Kleine Notiz am Rande: Standort & Finanzen wurden am Talk aussen vor gelassen, weil dies angeblich den Inhalt nicht tangiere. Ich glaube, dass Standort & Finanzen eine zentrale Rolle dabei spielen, wie dieses Haus bespielt wird und nicht unabhängig vom Inhalt angegangen werden kann. Es spielt doch eine Rolle, ob ich eine Hütte neben einen Bahnhof oder eine Kirche pflanze? Fragen auf dem Nachhauseweg:

  • Warum nutzt man nicht die bestehenden Räume in und um Luzern oder baut viele kleine Theaterboxen überall, die dann bespielt werden?

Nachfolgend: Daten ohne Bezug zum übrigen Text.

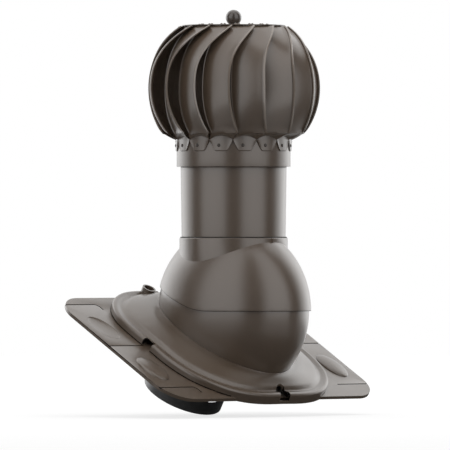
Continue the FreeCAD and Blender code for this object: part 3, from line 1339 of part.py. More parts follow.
def make_top_disc():
    """Flat disc that closes the rotor, drilled for the blade rivets, the finial and the housing."""
    body = new_body("top_disc_blank")
    high = z.disc_low + z.disc_thick
    sketch = outline(body, "top_disc_profile", "XZ_Plane", ring_profile(
        z.stud_radius + z.snug_gap, z.disc_radius, z.disc_low, high))
    revolve(body, sketch, "top_disc_turned")
    holes = doc.addObject("Part::Feature", "top_disc_drillings")
    drill = Part.makeCylinder(float(z.top_rivet_radius + z.pin_gap), 10, FreeCAD.Vector(0, 0, -5))
    shapes = placed_copies(drill, top_rivet_places(z.disc_low))
    drill = Part.makeCylinder(float(z.small_screw_radius + z.pin_gap), 10, FreeCAD.Vector(0, 0, -5))
    shapes += placed_copies(drill, ring_places(housing_screw_ring, z.disc_low, HOUSING_SCREWS, HOUSING_SCREW_START))
    holes.Shape = Part.makeCompound(shapes)
    keep(cut("top_disc_drilled", body, holes), "top_disc", STACK_FRAME)
    rivet = screw_shape(z.top_rivet_radius, z.disc_thick + z.snug_gap + z.blade_thick + 0.4, z.top_rivet_head,
                        z.top_rivet_height)
    copies("top_rivets", rivet, top_rivet_places(high), STACK_FRAME)


HOUSING_SCREWS = 3
HOUSING_SCREW_START = 60.0
housing_screw_ring = (z.housing_radius + z.housing_flange) / 2


def make_housing():
    """Upper bearing housing hung under the top disc, closed above and tapped for the finial."""
    seat = z.bearing_radius + z.pin_gap / 5
    bearing_top = z.upper_bearing_low + z.bearing_width
    cavity_top = z.axle_top + 0.6
    flange_low = z.disc_low - z.arm_thick
    body = new_body("bearing_housing_blank")
    sketch = outline(body, "housing_profile", "XZ_Plane", [
        (seat, z.housing_low), (z.housing_radius, z.housing_low), (z.housing_radius, flange_low),
        (z.housing_flange, flange_low), (z.housing_flange, z.disc_low), (z.stud_radius + z.pin_gap, z.disc_low),
        (z.stud_radius + z.pin_gap, z.disc_low - z.stud_length), (0, z.disc_low - z.stud_length), (0, cavity_top),
        (z.bearing_radius - 1.5, cavity_top), (z.bearing_radius - 1.5, bearing_top), (seat, bearing_top)])
    revolve(body, sketch, "housing_turned")
    holes = doc.addObject("Part::Feature", "housing_drillings")
    drill = Part.makeCylinder(float(z.small_screw_radius), 10, FreeCAD.Vector(0, 0, -5))
    holes.Shape = Part.makeCompound(placed_copies(drill, ring_places(
        housing_screw_ring, z.disc_low, HOUSING_SCREWS, HOUSING_SCREW_START)))
    keep(cut("bearing_housing_drilled", body, holes), "bearing_housing", STACK_FRAME)
    screw = screw_shape(z.small_screw_radius - z.pin_gap, z.disc_thick + z.arm_thick, z.small_head_radius,
                        z.small_head_height * 0.7)
    copies("housing_screws", screw, ring_places(housing_screw_ring, z.disc_low + z.disc_thick, HOUSING_SCREWS,
                                                HOUSING_SCREW_START), STACK_FRAME)


def make_finial():
    """Finial ball with the short foot that stands on the disc and its stud."""
    high = z.disc_low + z.disc_thick
    ball = bind(doc.addObject("Part::Sphere", "finial_round"), Radius=z.ball_radius)
    place_at(ball, 0, 0, high + z.ball_rise)
    foot = place_at(cylinder("finial_foot", z.ball_neck_radius, z.ball_rise), 0, 0, high)
    stud_length = z.stud_length - 0.5 + z.disc_thick + 1
    stud = place_at(cylinder("finial_stud", z.stud_radius, stud_length), 0, 0, high + 1 - stud_length)
    above = cut("finial_ball_over_disc", ball, place_at(
        cylinder("finial_flat", z.ball_radius, z.ball_radius), 0, 0, high - z.ball_radius))
    keep(fuse("finial", [above, foot, stud]), "finial", STACK_FRAME)


def build():
    make_roof_plate()
    make_cowl()
    make_lower_shell()
    make_gasket()
    make_spigot()
    make_plate_fasteners()
    make_pivot_pins()
    make_upper_hood()
    make_sleeve_seal()
    make_pipes()
    make_pivot_yoke()
    make_yoke_screws()
    make_axle_spider()
    make_axle()
    make_bearings()
    make_collar()
    make_lower_rotor_spider()
    make_collar_rivets()
    make_top_disc()
    make_housing()
    make_finial()
    make_blades()
    doc.recompute()


def check_document():
    """Stops if any object failed, or a sub-part is not a valid solid."""
    for item in doc.Objects:
        if "Invalid" in item.State or "Error" in item.State:
            raise RuntimeError("%s failed: %s" % (item.Label, item.State))
    for item in nodes:
        shape = item.Shape
        if shape.isNull() or not shape.isValid() or not shape.Solids:
            raise RuntimeError("%s has no valid solid" % item.Label)


def export():
    os.makedirs("parts", exist_ok=True)
    for item in nodes:
        item.Shape.exportStep("parts/%s.step" % item.Label)
        print("%-22s %2d solids %10.1f mm3" % (item.Label, len(item.Shape.Solids), item.Shape.Volume))


build()
check_document()
export()
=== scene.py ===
import json
import math

import bmesh
import bpy
from bpy.props import FloatProperty, FloatVectorProperty, IntProperty, PointerProperty
from mathutils import Matrix, Vector

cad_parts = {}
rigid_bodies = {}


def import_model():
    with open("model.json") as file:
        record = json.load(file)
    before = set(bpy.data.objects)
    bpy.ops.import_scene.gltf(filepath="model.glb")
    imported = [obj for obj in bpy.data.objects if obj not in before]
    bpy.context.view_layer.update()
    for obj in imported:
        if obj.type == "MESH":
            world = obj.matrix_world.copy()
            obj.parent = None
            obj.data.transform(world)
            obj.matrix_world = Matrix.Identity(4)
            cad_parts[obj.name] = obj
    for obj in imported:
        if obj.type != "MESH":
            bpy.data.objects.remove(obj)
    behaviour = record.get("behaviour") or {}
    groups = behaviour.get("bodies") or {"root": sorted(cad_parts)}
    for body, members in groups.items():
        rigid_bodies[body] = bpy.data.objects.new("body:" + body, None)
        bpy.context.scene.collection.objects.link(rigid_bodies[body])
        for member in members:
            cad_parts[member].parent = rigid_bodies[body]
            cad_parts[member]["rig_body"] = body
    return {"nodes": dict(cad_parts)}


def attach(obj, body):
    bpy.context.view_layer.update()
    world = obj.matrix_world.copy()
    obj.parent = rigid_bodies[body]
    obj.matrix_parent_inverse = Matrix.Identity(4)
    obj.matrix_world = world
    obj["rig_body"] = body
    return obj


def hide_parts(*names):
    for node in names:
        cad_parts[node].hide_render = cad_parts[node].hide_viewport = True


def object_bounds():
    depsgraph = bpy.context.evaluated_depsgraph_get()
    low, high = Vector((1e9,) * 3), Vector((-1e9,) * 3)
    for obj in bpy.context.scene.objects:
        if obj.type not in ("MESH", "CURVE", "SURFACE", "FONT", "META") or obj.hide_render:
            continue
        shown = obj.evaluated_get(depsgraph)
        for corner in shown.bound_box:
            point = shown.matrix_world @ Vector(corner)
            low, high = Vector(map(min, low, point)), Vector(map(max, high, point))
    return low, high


bl_info = {
    "name": "Roof turbine ventilator",
    "version": (1, 0, 0),
    "blender": (4, 5, 0),
    "location": "3D View > Sidebar > Ventilator",
    "description": "Dresses a roof turbine ventilator for a pitched roof: rotor, pipes, hood and flashing",
    "category": "Object",
}

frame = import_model()
CAD_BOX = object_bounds()

# Named sizes are in millimetres and turns in degrees, unless a line says otherwise.
# Heights of the rotor, pipes and hood are over the pitch pivot. Those of the plate and the cowl are
# square to the plate.

MM = 0.001
ROOF_SLOPE = 30
PLATE = Matrix.Rotation(math.radians(ROOF_SLOPE), 4, "X")
TO_PLATE = PLATE.inverted()
PIVOT = PLATE @ Vector((0, -31 * MM, 69.2 * MM))
STACK = Matrix.Translation(PIVOT)
RING_STEPS = 128


# Sizes and colours that a user would change

def length(name, description, default):
    return FloatProperty(name=name, description=description, default=default * MM, min=0, unit="LENGTH")


def colour(name, description, default):
    return FloatVectorProperty(name=name, description=description, default=default, size=3, min=0, max=1,
                               subtype="COLOR")


class VentRotorSizes(bpy.types.PropertyGroup):
    blade_count: IntProperty(name="Blades", description="Number of rotor blades", default=15, min=3, max=36)
    radius: length("Radius", "Rotor at its widest", 129.3)
    belly: length("Belly height", "Widest place over the pitch pivot", 339)
    crown: length("Crown", "Half height of the ellipse above the belly", 120.5)
    skirt: length("Skirt", "Half height of the ellipse below the belly", 124.3)
    sheet: length("Sheet", "Thickness of the blades", 0.8)
    lip: length("Lip", "Width of the flared lip", 4.7)
    hem: length("Hem", "Radius of the rolled edge of the lip", 0.95)


class VentColours(bpy.types.PropertyGroup):
    paint: colour("Paint", "Paint of the rotor, pipe, hood and shell", (0.105, 0.074, 0.0515))
    # Lighter than the paint: a painted highlight along the blades' rolled hems
    hem: colour("Hem highlight", "Paint of the blades' rolled hems", (0.19, 0.152, 0.122))
    ball: colour("Finial", "Paint of the finial ball", (0.055, 0.042, 0.034))
    rivet: colour("Rivets", "Paint of the collar rivets", (0.05, 0.039, 0.031))
    plate: colour("Flashing", "Moulded flashing plate and cowl", (0.103, 0.073, 0.05))
    # Painted shade: near-black, laid where shadow falls in the plate's grooves, the cowl's notches and foot,
    # and under the hood's lower edge
    groove: colour("Painted shade", "Shade of the plate's grooves, the notches and the hood's lower edge",
                   (0.008, 0.006, 0.005))
    spigot: colour("Spigot", "Moulded duct spigot and upper ring", (0.11, 0.11, 0.112))
    rubber: colour("Rubber", "Seals", (0.02, 0.02, 0.02))
    zinc: colour("Zinc", "Plated screws and galvanised sheet", (0.55, 0.56, 0.57))
    steel: colour("Steel", "Axle, pins and bearings", (0.5, 0.5, 0.51))
    foam: colour("Foam", "Insulation between the pipes", (0.5, 0.5, 0.48))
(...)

  • Weshalb überlegen wir uns eigentlich keine Alternativen, für den Fall, dass die Salle Modulable vom Volk im Vierwaldstättersee versenkt wird?
  • Wieso hat sich bei der anschliessenden Diskussion niemand von ACT gemeldet?
  • Ist es nicht super, dass so viele Leute an einem Abend über ein solch heisses Eisen diskutieren?
  • Wäre es nicht superer, wenn der Dialog ohne Floskeln und ideologische Verhärtungen auskommen würde?